Es imposible que nadie esté completamente de acuerdo con todas las afirmaciones de este libro aparte del propio autor. Faltan ingredientes, como la aportación del espíritu griego a la cultura universal, la influencia del Renacimiento en la génesis de la revolución científica en sentido estricto, el valor de las utopías como motores del progreso humano… Hay acentos y énfasis que no todos pueden compartir: la equiparación como constructos semejantes de los mitos religiosos y la Declaración de los Derechos del Hombre, la minimización de los conflictos bélicos actuales (máxime estando Gaza tan cerca)… Sin embargo, no se puede tener todo en la vida, especialmente si se trata de un libro de 500 páginas sobre la historia universal.
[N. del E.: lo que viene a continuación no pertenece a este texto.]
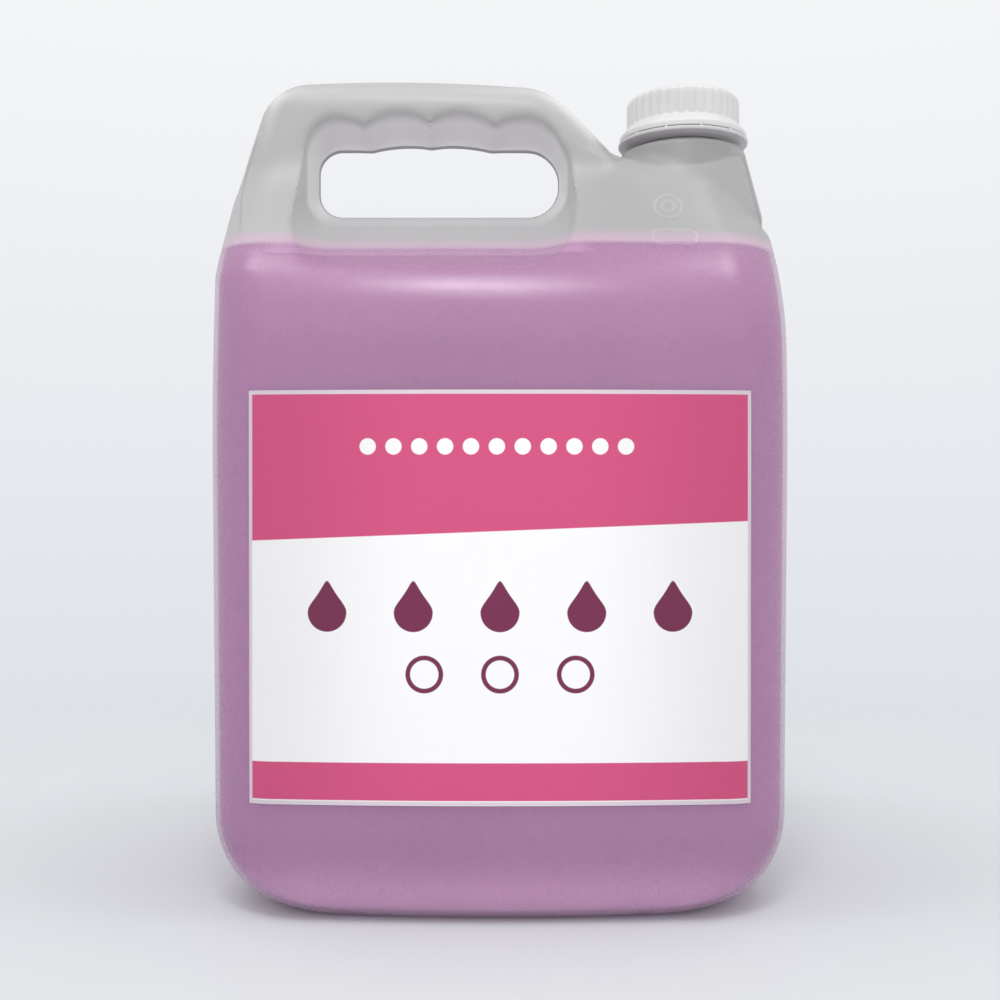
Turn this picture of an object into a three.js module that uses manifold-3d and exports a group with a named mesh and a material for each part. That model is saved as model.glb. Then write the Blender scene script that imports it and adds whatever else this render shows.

Por el contrario, su ensayo resulta original y provocativo en numerosos aspectos y propone muchas cuestiones dignas de meditación. Lo más sugestivo es quizá su relativismo (la inexistencia de verdades absolutas suplidas por meras convenciones) y su ateísmo implícito: todas las religiones son meras ficciones, la naturaleza es el reino de la crueldad y no de la ética, "la belleza de la teoría de Darwin es que no necesita suponer la existencia de un diseñador inteligente", como lo es la belleza de la teoría de Laplace en relación con el universo.